-------- MATERIAL
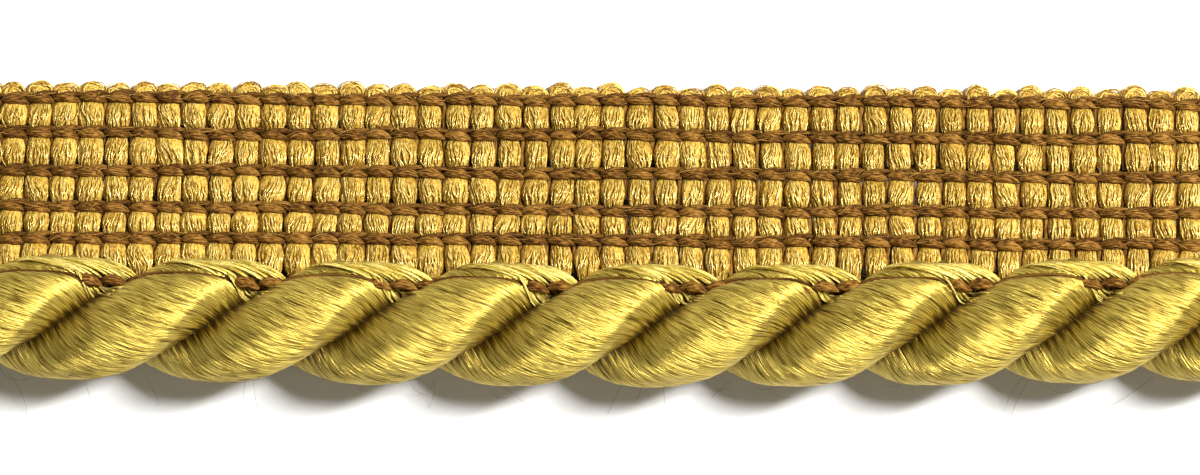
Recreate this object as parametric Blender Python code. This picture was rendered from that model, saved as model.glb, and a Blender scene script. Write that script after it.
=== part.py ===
"""Lipped twisted cord piping: a two-ply satin cord bound to a chain-stitched woven lip.

The cord runs along X, the lip spreads toward +Y and the piece lies on the plane z = 0.
"""
import math

import bmesh
import bpy

# ---------------------------------------------------------------- driving sizes (metres)
LENGTH = 0.110            # cut length of the trimming
GAP = 0.0003              # clearance between neighbouring pieces

CORD_RADIUS = 0.00475     # a 3/8 inch cord
AXIS_Y = -0.0063          # where the cord's axis runs
AXIS_Z = CORD_RADIUS - 0.00008   # the lobes are pressed slightly flat on the table
HALF_LAY = 0.01072        # spacing of neighbouring plies along the cord
FRONT_X = -0.0013         # where the first ply lies on top of the cord
TIGHTENING = 60.0         # growth of the twist along the cord, half turns per square metre
CORD_SWAY = 0.00033       # the cord's sideways wander
CORD_SWAY_HALF_WAVE = 0.062
PLY_HALF_WIDTH = 0.72 * CORD_RADIUS
PLY_CENTRE = 0.50 * CORD_RADIUS
PLY_PRESSING = 0.75       # below 1, a ply is pressed flat where it meets the other
RINGS_PER_LAY = 18
PLY_SIDES = 12
FINE_SIDES = 96           # for measuring clearances off a ply's outline

WEFT_COUNT = 56           # weft bundles, about 13 to the inch
WEFT_PITCH = LENGTH / WEFT_COUNT   # each chain has one stitch to each bundle
COLUMNS = 2 * WEFT_COUNT + 1       # sections of the lip and the chains, two to a bundle
ROW_REACH = {             # each chain's distance from the cord's axis
    "chain_row_1": 0.0163,
    "chain_row_2": 0.0138,
    "chain_row_3": 0.0109,
    "chain_row_4": 0.0082,
    "chain_row_5": 0.0059,
}
LIP_SKEW = -0.0060        # the lip drifts toward the cord along X
LIP_SLOPE = 0.40          # fall of the lip per metre of width
FOLD_REACH = 0.0163       # where the sloping underside meets the table
LOOP_REACH = {"long": 0.0176, "short": 0.0171, "between": 0.0168}
LOOP_EDGE = 0.00055       # thickness of the outer loops at their tips
PILLOW = 0.00150          # height of a weft pillow over the lip's underside
PILLOW_VALLEY = 0.00100   # and between two pillows
GROOVE = 0.00035          # height of a groove's bottom over the underside
GROOVE_HALF_WIDTH = 0.00080
LIP_ROOT = (0.0048, 0.0066)   # heights between which the lip meets the cord
EDGE_BEVEL = 0.00010      # softening of the lip's edge along the cord
EDGE_SHARE = 0.78         # height of the lip near its edges, as a share of a pillow's
CHAIN_SEAT = 0.00083      # height of a chain's lowest edge over the underside
CHAIN_WIDE = 0.00052      # half width in the middle of a stitch
CHAIN_NARROW = 0.00030    # and where two stitches meet
CHAIN_RISE = 1.25         # slope of a chain's flanks

BINDING_ANGLE = math.radians(50)   # place of the binding chain, from the cord's top
BINDING_MEAN = 0.00393    # the binding chain's mean distance from the cord's axis
BINDING_SWING = 0.00028   # and its rise over each ply
BINDING_GROOVE_RADIUS = 0.00100
BINDING_INNER = 0.00040   # reach of the chain below and above its centre line
BINDING_OUTER = 0.00035
CUTTER_SIDES = 8

GOLD_SATIN = ((0.62, 0.42, 0.09, 1.0), 0.30)
GOLD_WEFT = ((0.58, 0.36, 0.09, 1.0), 0.45)
BROWN_YARN = ((0.24, 0.10, 0.025, 1.0), 0.80)


# ---------------------------------------------------------------- scene helpers
def clear_scene():
    """Remove every object."""
    for old in list(bpy.data.objects):
        bpy.data.objects.remove(old, do_unlink=True)


def make_collection(name):
    """Add a collection to the scene."""
    collection = bpy.data.collections.new(name)
    bpy.context.scene.collection.children.link(collection)
    return collection


def make_material(name, look):
    """Make a Principled material from a colour and a roughness."""
    colour, roughness = look
    material = bpy.data.materials.new(name)
    material.use_nodes = True
    shader = material.node_tree.nodes["Principled BSDF"]
    shader.inputs["Base Color"].default_value = colour
    shader.inputs["Roughness"].default_value = roughness
    shader.inputs["Metallic"].default_value = 0.0
    return material


def loft(name, rings, collection, material=None):
    """Join equal closed sections into one capped solid."""
    mesh_data = bmesh.new()
    rows = [[mesh_data.verts.new(point) for point in ring] for ring in rings]
    sides = len(rings[0])
    for near, far in zip(rows, rows[1:]):
        for side in range(sides):
            after = (side + 1) % sides
            mesh_data.faces.new((near[side], near[after], far[after], far[side]))
    mesh_data.faces.new(rows[0][::-1])
    mesh_data.faces.new(rows[-1])
    bmesh.ops.recalc_face_normals(mesh_data, faces=mesh_data.faces)
    mesh = bpy.data.meshes.new(name)
    mesh_data.to_mesh(mesh)
    mesh_data.free()
    obj = bpy.data.objects.new(name, mesh)
    collection.objects.link(obj)
    if material is not None:
        mesh.materials.append(material)
    return obj


# ---------------------------------------------------------------- the cord's form
def half_turns(x):
    """Half turns of the twist since FRONT_X; the lay tightens along the cord."""
    run = x - FRONT_X
    return run / HALF_LAY + TIGHTENING * run * run


def cord_y(x):
    """The axis of the cord, which wanders a little."""
    return AXIS_Y + CORD_SWAY * math.cos(math.pi * (x + LENGTH / 2) / CORD_SWAY_HALF_WAVE)


def ply_section(sides):
    """A ply's outline as (across, outward): oval, a little flat against its neighbour."""
    points = []
    for step in range(sides):
        turn = 2 * math.pi * step / sides
        across = PLY_HALF_WIDTH * math.sin(turn)
        outward = math.cos(turn)
        if outward >= 0:
            outward = PLY_CENTRE + (CORD_RADIUS - PLY_CENTRE) * outward
        else:
            outward = PLY_CENTRE - (PLY_CENTRE - GAP / 2) * (-outward) ** PLY_PRESSING
        points.append((across, outward))
    return points


def ply_ring(x, phase, sides):
    """One ply's section at x, turned to its place round the cord."""
    angle = math.pi * (half_turns(x) + phase)
    ring = []
    for across, outward in ply_section(sides):
        y = cord_y(x) + outward * math.sin(angle) + across * math.cos(angle)
        z = AXIS_Z + outward * math.cos(angle) - across * math.sin(angle)
        ring.append((x, y, max(z, 0.0)))
    return ring


def cord_flank(x, low, high):
    """The cord's reach toward the lip between two heights."""
    reach = 0.0
    for phase in (0, 1):
        for _, y, z in ply_ring(x, phase, FINE_SIDES):
            if low <= z <= high:
                reach = max(reach, y - cord_y(x))
    return cord_y(x) + reach


# ---------------------------------------------------------------- the lip's form
def column_x(column):
    """Place of a column along the cord."""
    return -LENGTH / 2 + column * WEFT_PITCH / 2


def lip_y(x, reach):
    """A line along the lip, at its reach from the cord's axis."""
    return AXIS_Y + reach + LIP_SKEW * x


def underside(y):
    """Height of the lip's underside: a slope that ends flat on the table."""
    return max(0.0, (AXIS_Y + FOLD_REACH - y) * LIP_SLOPE)


def groove_flank(distance, height):
    """Height of the lip beside a groove, no higher than the groove's own flank."""
    flank = GROOVE + (PILLOW - GROOVE) * distance / GROOVE_HALF_WIDTH
    return min(height, flank)


def lip_ring(column):
    """The lip's section at one column: even columns lie between two weft bundles."""
    x = column_x(column)
    on_weft = column % 2 == 1
    height = PILLOW if on_weft else PILLOW_VALLEY
    if not on_weft:
        tip = LOOP_REACH["between"]
    elif column % 4 == 1:
        tip = LOOP_REACH["long"]
    else:
        tip = LOOP_REACH["short"]
    inner = cord_flank(x, *LIP_ROOT) + GAP
    last_groove = lip_y(x, ROW_REACH["chain_row_5"])
    crest = max(last_groove - GROOVE_HALF_WIDTH, inner + EDGE_BEVEL)
    top = [(inner, EDGE_SHARE * groove_flank(last_groove - inner, height))]
    top.append((crest, groove_flank(last_groove - crest, height)))
    grooves = sorted(ROW_REACH.values())
    for here, after in zip(grooves, grooves[1:]):
        top.append((lip_y(x, here), GROOVE))
        top.append((lip_y(x, here + GROOVE_HALF_WIDTH), height))
        top.append((lip_y(x, after - GROOVE_HALF_WIDTH), height))
    top.append((lip_y(x, grooves[-1]), GROOVE))
    shoulder = (grooves[-1] + GROOVE_HALF_WIDTH + tip) / 2
    top.append((lip_y(x, shoulder), EDGE_SHARE * height))
    top.append((lip_y(x, tip), LOOP_EDGE))
    ring = [(x, y, underside(y) + rise) for y, rise in top]
    ring.append((x, lip_y(x, tip), 0.0))
    ring.append((x, AXIS_Y + FOLD_REACH, 0.0))
    ring.append((x, inner, underside(inner)))
    return ring


def stitch_half_width(column):
    """A chain is wide in the middle of a stitch and narrow at its ends."""
    return CHAIN_WIDE if column % 2 == 1 else CHAIN_NARROW


# ---------------------------------------------------------------- the pieces
def build_plies(collection, material, cutter):
    """The two yarns of the cord, with the groove that the binding chain presses in."""
    count = round(LENGTH / (2 * HALF_LAY) * RINGS_PER_LAY)
    stations = [-LENGTH / 2 + LENGTH * step / count for step in range(count + 1)]
    for phase in (0, 1):
        rings = [ply_ring(x, phase, PLY_SIDES) for x in stations]
        ply = loft(f"cord_ply_{phase + 1}", rings, collection, material)
        cut = ply.modifiers.new("Binding groove", "BOOLEAN")
        cut.object = cutter
        cut.operation = "DIFFERENCE"


def binding_centre(x):
    """The binding chain's distance from the axis: sunk over the plies, lower between them."""
    away = BINDING_ANGLE - math.pi * half_turns(x)
    return BINDING_MEAN + BINDING_SWING * math.cos(2 * away)


def around_binding(x, outward, across):
    """A point near the binding chain's centre line, in the cord's own directions."""
    radius = binding_centre(x) + outward
    sine = math.sin(BINDING_ANGLE)
    cosine = math.cos(BINDING_ANGLE)
    y = cord_y(x) + radius * sine + across * cosine
    z = AXIS_Z + radius * cosine - across * sine
    return (x, y, z)


def build_binding_cutter(collection):
    """A round groove along the binding chain, longer than the cord."""
    turns = [2 * math.pi * (side + 0.5) / CUTTER_SIDES for side in range(CUTTER_SIDES)]
    rings = []
    for column in range(-2, COLUMNS + 2):
        x = column_x(column)
        ring = []
        for turn in turns:
            outward = BINDING_GROOVE_RADIUS * math.cos(turn)
            across = BINDING_GROOVE_RADIUS * math.sin(turn)
            ring.append(around_binding(x, outward, across))
        rings.append(ring)
    cutter = loft("binding_groove_cutter", rings, collection)
    cutter.hide_render = True
    cutter.display_type = "WIRE"
    return cutter


def build_binding_chain(collection, material):
    """The brown chain that binds the cord to the lip."""
    rings = []
    for column in range(COLUMNS):
        x = column_x(column)
        half = stitch_half_width(column)
        ring = [
            around_binding(x, -BINDING_INNER, 0.0),
            around_binding(x, BINDING_OUTER, half),
            around_binding(x, BINDING_OUTER, -half),
        ]
        rings.append(ring)
    loft("binding_chain", rings, collection, material)


def build_lip(collection, material):
    """The woven tape with pillows, chain grooves and outer loops."""
    rings = [lip_ring(column) for column in range(COLUMNS)]
    loft("lip", rings, collection, material)


def build_chain_rows(collection, material):
    """The five warp chains that lie in the lip's grooves."""
    for name, reach in ROW_REACH.items():
        rings = []
        for column in range(COLUMNS):
            x = column_x(column)
            y = lip_y(x, reach)
            half = stitch_half_width(column)
            bottom = underside(y) + CHAIN_SEAT
            top = bottom + CHAIN_RISE * half
            rings.append([(x, y, bottom), (x, y + half, top), (x, y - half, top)])
        loft(name, rings, collection, material)


def main():
    """Build the trimming."""
    clear_scene()
    piping = make_collection("Twisted Cord Piping")
    cutters = make_collection("Cutters")
    satin = make_material("Gold satin", GOLD_SATIN)
    weft = make_material("Gold weft", GOLD_WEFT)
    brown = make_material("Brown yarn", BROWN_YARN)
    cutter = build_binding_cutter(cutters)
    build_plies(piping, satin, cutter)
    build_lip(piping, weft)
    build_chain_rows(piping, brown)
    build_binding_chain(piping, brown)


main()
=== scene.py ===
import math
from math import pi, radians

import bpy
import numpy as np
from numpy.random import default_rng
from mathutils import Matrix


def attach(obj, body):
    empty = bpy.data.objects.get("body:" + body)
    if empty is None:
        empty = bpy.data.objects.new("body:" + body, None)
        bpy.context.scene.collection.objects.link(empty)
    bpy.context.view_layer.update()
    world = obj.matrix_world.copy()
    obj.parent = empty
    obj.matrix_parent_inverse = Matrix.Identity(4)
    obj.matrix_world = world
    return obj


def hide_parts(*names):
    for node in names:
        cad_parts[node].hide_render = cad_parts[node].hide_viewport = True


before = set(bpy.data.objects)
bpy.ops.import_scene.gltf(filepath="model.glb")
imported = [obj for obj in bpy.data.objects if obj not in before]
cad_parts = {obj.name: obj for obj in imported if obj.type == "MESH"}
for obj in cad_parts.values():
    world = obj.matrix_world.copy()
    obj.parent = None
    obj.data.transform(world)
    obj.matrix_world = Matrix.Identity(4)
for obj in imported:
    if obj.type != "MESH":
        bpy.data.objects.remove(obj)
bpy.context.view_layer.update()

SCENE = bpy.context.scene

# -------- sizes shared with the frame (metres)
LENGTH = 0.110
HALF_LENGTH = LENGTH / 2
CORD_RADIUS = 0.00475
AXIS_Y = -0.0063  # the cord's axis
AXIS_Z = CORD_RADIUS - 0.00008
HALF_LAY = 0.01072  # spacing of neighbouring plies along the cord
FRONT_X = -0.0013  # where the first ply lies on top
TIGHTENING = 60.0  # growth of the twist, half turns per square metre
CORD_SWAY = 0.00033  # sideways wander of the axis
CORD_SWAY_HALF_WAVE = 0.062
PLY_HALF_WIDTH = 0.72 * CORD_RADIUS
PLY_CENTRE = 0.42 * CORD_RADIUS  # middle of a ply's section, from the cord's axis
CREASE_ANGLE = radians(51)  # place of the binding chain round the cord
BINDING_RADIUS = 0.755 * CORD_RADIUS  # and its distance from the axis
WEFT_COUNT = 56  # weft bundles of the lip, and stitches of each chain
WEFT_PITCH = LENGTH / WEFT_COUNT
ROWS = (0.01645, 0.0138, 0.0109, 0.0082, 0.00585)  # chains 1 to 5, from the cord's axis
LIP_SKEW = -0.0060  # the lip's rows slant a little against the cord
LIP_SLOPE = 0.40  # the lip's fall from the cord's flank to the table
FOLD_REACH = 0.0163  # where it meets the table, from the cord's axis
TABLE_GAP = 0.00002  # least height over the table

# -------- seeds of the random draws
LIP_SEED = 3
PLY_SEED = 10
ROW_SEED = 30
CHAIN_SEED = 40
BINDING_SEED = 50
THREAD_SEED = 51
WING_SEED = 60
STUB_SEED = 61
FUZZ_SEED = 62
STRAY_SEED = 77
HAIR_SEED = 78

# -------- vectors shared by the pieces
UP = np.array([0.0, 0.0, 1.0])
ALONG = np.array([1.0, 0.0, 0.0])
CREASE_UP = np.array([0.0, math.sin(CREASE_ANGLE), math.cos(CREASE_ANGLE)])


# -------- helpers
def half_turns(x):
    """Half turns of the cord's twist since FRONT_X."""
    run = x - FRONT_X
    return run / HALF_LAY + TIGHTENING * run * run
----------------
DIRECTIONS:
Copy, please, exactly the lines that start at the first line of the data and end at the line containing "chain-stitched woven lip.", both kept and no others.

REPLY TO THE EXERCISE:
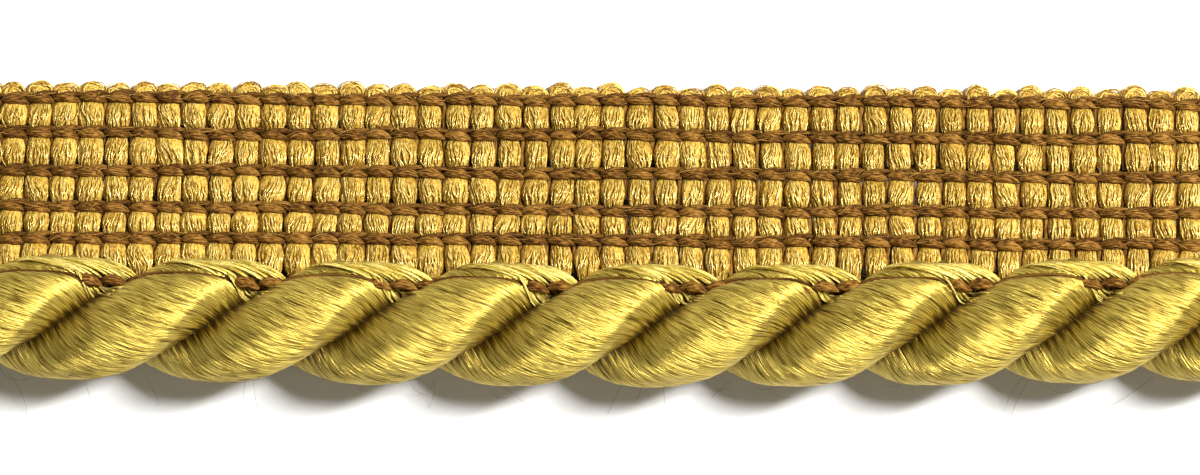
Recreate this object as parametric Blender Python code. This picture was rendered from that model, saved as model.glb, and a Blender scene script. Write that script after it.
=== part.py ===
"""Lipped twisted cord piping: a two-ply satin cord bound to a chain-stitched woven lip.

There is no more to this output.